2- Modo exterior: o Mostrar
Aqui a ideia não é apenas dar conta de ação, mas "provocar nos leitores o que as personagens podem estar a sentir, implicando o seu estado interior através das suas ações externas". Ou seja,
“Showing isn’t necessarily limited to external action or dialogue, or that which we can see or hear. Situations and conditions such as a state of being can be presented without emotions and, despite that, cause us to feel quite a bit.”
Maas cita Hemingway, dizendo:
“Find what gave you the emotion; what the action was that gave you the excitement. Then write it down making it clear so the reader will see it too and have the same feeling as you had.”
3- Modo Outro: diálogo entre o leitor e escritor
Aqui entramos num subtexto do que está escrita, procurando desse modo “fazer com que os leitores sintam algo que os próprios personagens da história não sentem".
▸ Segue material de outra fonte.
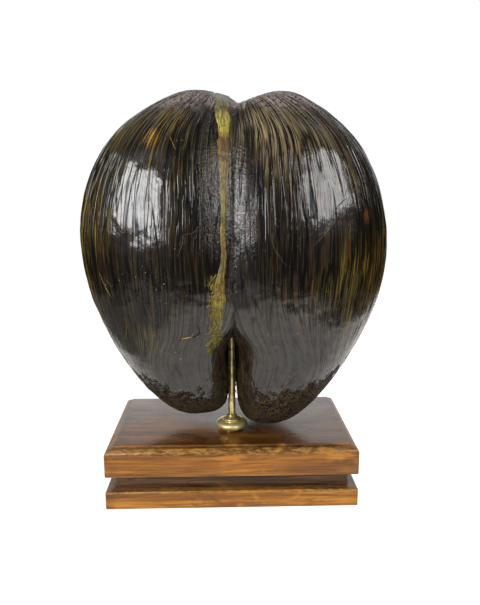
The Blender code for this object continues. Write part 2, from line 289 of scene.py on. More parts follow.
@dataclass(frozen=True)
class ShellFinish:
    """Dark varnished shell with olive, ochre and orange streaks that run from pole to pole."""

    name: str = "varnished_shell"
    ground: Colour = (0.0020, 0.0013, 0.0009)
    umber: Colour = (0.0180, 0.0110, 0.0050)
    olive: Colour = (0.075, 0.054, 0.0085)
    ochre: Colour = (0.190, 0.130, 0.008)
    taupe: Colour = (0.085, 0.062, 0.046)
    dust: Colour = (0.300, 0.270, 0.220)
    rust: Colour = (0.24, 0.070, 0.006)
    fibre: Colour = (0.088, 0.052, 0.019)
    roughness: float = 0.40
    rough_end: float = 0.70
    coat_roughness: float = 0.11
    patches: tuple[Patch, ...] = (
        Patch((-0.075, -0.055, 0.305), 0.048, 0.65),
        Patch((-0.115, -0.040, 0.245), 0.052, 0.95),
        Patch((-0.125, -0.030, 0.185), 0.050, 0.90),
        Patch((-0.035, -0.075, 0.300), 0.034, 0.45),
        Patch((0.034, -0.066, 0.315), 0.056, 0.60),
        Patch((0.070, -0.070, 0.290), 0.044, 0.50),
        Patch((0.104, -0.062, 0.195), 0.056, 0.85),
        Patch((0.060, -0.090, 0.190), 0.030, 0.35),
        Patch((0.118, -0.030, 0.240), 0.034, 0.80),
        Patch((0.030, 0.070, 0.300), 0.050, 0.80),
        Patch((-0.100, 0.050, 0.170), 0.050, 0.80),
        Patch((0.110, 0.045, 0.150), 0.040, 0.60),
    )
    stains: tuple[Stain, ...] = (
        Stain((0.026, -0.062, 0.321), 0.026, 0.85, (0.225, 0.180, 0.100)),
        # Painted glints: pale tan lines here stand for sparkles of light on the ridges.
        Stain((0.037, -0.074, 0.298), 0.024, 0.70, (0.180, 0.130, 0.085)),
        Stain((0.058, -0.062, 0.318), 0.036, 0.75, (0.155, 0.118, 0.062)),
        Stain((-0.0635, -0.0652, 0.3122), 0.012, 0.90, (0.330, 0.170, 0.016)),
        Stain((-0.0533, -0.0895, 0.1993), 0.003, 0.50, (0.200, 0.070, 0.010)),
        Stain((0.1080, -0.0660, 0.2520), 0.008, 0.60, (0.220, 0.080, 0.010)),
        Stain((-0.0160, -0.0880, 0.2030), 0.008, 0.95, (0.170, 0.132, 0.015)),
        Stain((-0.0150, -0.0860, 0.1860), 0.009, 0.95, (0.170, 0.132, 0.015)),
        Stain((-0.0130, -0.0830, 0.1680), 0.008, 0.90, (0.150, 0.130, 0.015)),
        Stain((0.0930, -0.0770, 0.2050), 0.026, 0.50, (0.110, 0.080, 0.018)),
        Stain((-0.0660, -0.0830, 0.1550), 0.018, 0.40, (0.120, 0.100, 0.045)),
        Stain((0.1200, -0.0450, 0.2050), 0.045, 0.55, (0.190, 0.105, 0.018)),
        Stain((-0.0302, -0.0859, 0.1594), 0.004, 0.90, (0.150, 0.150, 0.020)),
        Stain((-0.046, -0.0588, 0.3278), 0.018, 0.50, (0.200, 0.130, 0.020)),
    )
    # Painted sheen: the greyish-pink tone round the poles stands for light glancing off the top.
    pole: Colour = (0.240, 0.195, 0.175)

    def colour(self, bench: Bench, meridian: Input, position: Input, fibrous: Input) -> Input:
        """Return the shell's colour: streaks and bands between dark grooves, browner where it is fibrous.

        Args:
            bench: The tree's bench.
            meridian: The meridian of the point.
            position: The point.
            fibrous: Where the shell is bare fibre.

        Returns:
            The colour's socket.
        """
        band = bench.noise(streak_place(bench, meridian, 31.0, 2.8), 1.0, 2.0, 0.55)
        fine = bench.noise(streak_place(bench, meridian, 46.0, 6.0), 1.0, 3.0, 0.6)
        hair = bench.noise(streak_place(bench, meridian, 120.0, 14.0), 1.0, 2.0, 0.6)
        spot = bench.noise(streak_place(bench, meridian, 22.0, 9.0), 1.0, 1.0)
        speck = bench.noise(position, 640.0, 1.0)
        cloud = bench.noise(position, 26.0, 3.0, 0.6)
        tangle = bench.noise(position, 330.0, 3.0, 0.7, 1.6)
        tone = bench.plus(bench.times(fine, 0.55), bench.times(hair, 0.45))
        height = bench.axis(position, "Z")
        lined = bench.ramp(height, PLINTH_TOP + 0.080, PLINTH_TOP + 0.135, 0.10, 1.0)
        worn = bench.times(bench.most(*(patch.share(bench, position) for patch in self.patches)), lined)
        spread = bench.plus(bench.times(worn, 0.78), bench.times(lined, 0.11))
        greyer = bench.ramp(bench.noise(position, 14.0), 0.44, 0.58)
        layers = [
            (bench.ramp(tone, 0.44, 0.58), self.umber),
            (bench.times(bench.ramp(tone, 0.49, 0.55), bench.ramp(cloud, 0.30, 0.56), spread),
             bench.mix(greyer, self.olive, self.taupe)),
            (bench.times(bench.ramp(band, 0.49, 0.55), bench.ramp(tone, 0.45, 0.53), worn, 0.9), self.olive),
            (bench.times(bench.ramp(band, 0.57, 0.66), bench.ramp(hair, 0.42, 0.58), worn), self.ochre),
            (bench.times(bench.ramp(spot, 0.68, 0.76), worn), self.rust),
            (bench.times(bench.ramp(speck, 0.72, 0.78), bench.ramp(cloud, 0.48, 0.60), 0.8), self.dust),
        ]
        line = bench.ramp(tone, 0.46, 0.54)
        layers += [(bench.times(stain.share(bench, position), line), stain.colour) for stain in self.stains]
        brown = bench.mix(bench.ramp(tangle, 0.48, 0.60), self.ground, self.fibre)
        # Painted shade: fibre higher up inside the cleft is darkened towards black.
        cleft = bench.ramp(height, PLINTH_TOP + 0.045, PLINTH_TOP + 0.090, 0.0, 0.65)
        layers.append((fibrous, bench.mix(cleft, brown, self.ground)))
        return bench.layers(self.ground, layers)

    def material(self) -> bpy.types.Material:
        """Return the finish as a material."""
        material, bench, shader = new_material(self.name)
        meridian, position = bench.attribute("meridian", "Vector"), bench.position()
        aside, height = bench.axis(position, "X"), bench.axis(position, "Z")
        front = bench.ramp(bench.axis(position, "Y"), 0.0, -0.030)

        patchy = bench.times(bench.minus(bench.noise(position, 120.0, 3.0, 0.6), 0.5), 0.05)
        edge = bench.minus(height, bench.times(bench.away(aside), 0.33))
        low = bench.ramp(bench.plus(edge, patchy), PLINTH_TOP + 0.042, PLINTH_TOP + 0.034)
        inward = bench.plus(bench.axis(meridian, "X"), bench.times(patchy, 4.0))
        inside = bench.ramp(inward, -0.82, -0.92)
        inside = bench.times(inside, bench.ramp(height, PLINTH_TOP + 0.135, PLINTH_TOP + 0.105))
        fibrous = bench.most(low, inside)
        pole = bench.ramp(bench.plus(height, bench.times(patchy, 0.4)), 0.3340, 0.3440)
        flank = bench.ramp(bench.away(aside, -0.0035), 0.029, 0.016)
        flank = bench.times(flank, bench.ramp(height, 0.205, 0.235), front, 0.6)
        granular = bench.most(flank, bench.attribute("valley"), bench.times(pole, 0.9))
        # Painted shade: a crease beside the seam, drawn dark in colour and coat instead of carved.
        channel_shade = bench.ramp(bench.away(aside, 0.0150), 0.0056, 0.0026)
        channel_shade = bench.times(channel_shade, bench.ramp(height, 0.262, 0.276), bench.ramp(height, 0.326, 0.316))
        channel_shade = bench.times(channel_shade, front)
        grooved = bench.ramp(height, PLINTH_TOP + 0.090, PLINTH_TOP + 0.165)
        ridge = crease(bench, streak_place(bench, meridian, 15.0, 4.0), 0.25)
        fine = crease(bench, streak_place(bench, meridian, 34.0, 9.0), 0.15)
        pebbles = bench.noise(position, 480.0, 3.0, 0.7)

        # Painted sheen: a speckled greyish-pink is mixed into the colour round the poles.
        pole_sheen_speckle = bench.ramp(bench.noise(position, 420.0, 3.0, 0.7), 0.34, 0.56)
        colour = self.colour(bench, meridian, position, fibrous)
        colour = bench.mix(bench.times(pole, pole_sheen_speckle, 0.85), colour, self.pole)
        # Base colour darkened along the ridge and fine creases, for dirt and painted shade in the grooves,
        # and in the painted-shade channel.
        deep = bench.times(
            bench.ramp(ridge, 0.0, 0.055, bench.fade(grooved, 0.75, 0.08)),
            bench.ramp(fine, 0.0, 0.05, bench.fade(grooved, 0.85, 0.30)),
            bench.fade(channel_shade, 1.0, 0.30),
        )
        lines = bench.plus(
            bench.times(bench.ramp(ridge, 0.0, 0.05), 0.26),
            bench.times(bench.ramp(fine, 0.0, 0.05), 0.08),
        )
        texture = bench.plus(
            bench.times(lines, bench.fade(bench.attribute("calm"), 0.9, 0.45)),
            bench.times(bench.noise(position, 750.0, 2.0, 0.6), 0.03),
            bench.times(bench.noise(position, 110.0), 0.28),
            bench.times(bench.noise(position, 36.0), 0.80),
            bench.times(bench.noise(position, 330.0, 4.0, 0.7, 0.8), fibrous, 2.2),
            bench.times(pebbles, granular, 0.9),
        )
        glossy = bench.times(
            bench.ramp(ridge, 0.004, 0.036, bench.fade(grooved, 0.75, 0.08)),
            bench.ramp(fine, 0.0, 0.032, bench.fade(grooved, 0.90, 0.40)),
            bench.ramp(pebbles, 0.42, 0.58, bench.fade(granular, 1.0, 0.10)),
            bench.fade(channel_shade, 1.0, 0.20),
            bench.fade(pole, 1.0, 0.45),
            bench.ramp(bench.noise(position, 140.0, 4.0, 0.7), 0.30, 0.62, 0.72),
            bench.fade(fibrous, 1.0, 0.05),
        )
        tilted = bench.bump(texture, 0.001)
        bench.feed(shader, {
            "Base Color": bench.mix(1.0, colour, bench.mix(deep, BLACK, WHITE), "MULTIPLY"),
            "Normal": tilted,
            "Coat Normal": tilted,
            "Roughness": bench.fade(fibrous, self.roughness, self.rough_end),
            "Coat Weight": glossy,
            "Specular IOR Level": 0.12,
            "Coat Roughness": self.coat_roughness,
            "Coat IOR": 1.6,
        })
        return material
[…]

“Creating that type of experience for readers requires more than just walking them through the plot. Feeling can be induced by plot developments, but only to a limited extent. Plot per se intrigues, excites, and surprises us, or so we hope, but not much more than that. As we’ve seen, characters’ emotional states also, by themselves, are limited in their impact.
The emotional wallop of a story is created by its totality. Readers experience that wallop when they must not just form an opinion about a story, but when they must study, question, and form an opinion about themselves. Simply put, they want to—they must—take an emotional journey.”
Para este efeito Maas cita nada menos do que a teoria da autodeterminação, ou seja daquilo que motiva o ser humano. Com a “Competência” a surgir como os desafios apresentados pela história que os leitores têm de resolver. Com a autonomia a ser oferecida na forma de múltiplas leituras possíveis de um acontecimento, em que o autor se abstém de condicionar o pensamento do leitor, e o deixa livre para escolher o que pensar. E por fim a relação que emerge pela proximidade com a ação e sentir dos personagens.
Naturalmente, os extratos apresentados acima parecem meras ideias soltas, mas isso acontece pela falta dos bons exemplos que Maas vai utilizando para ilustrar as abstrações.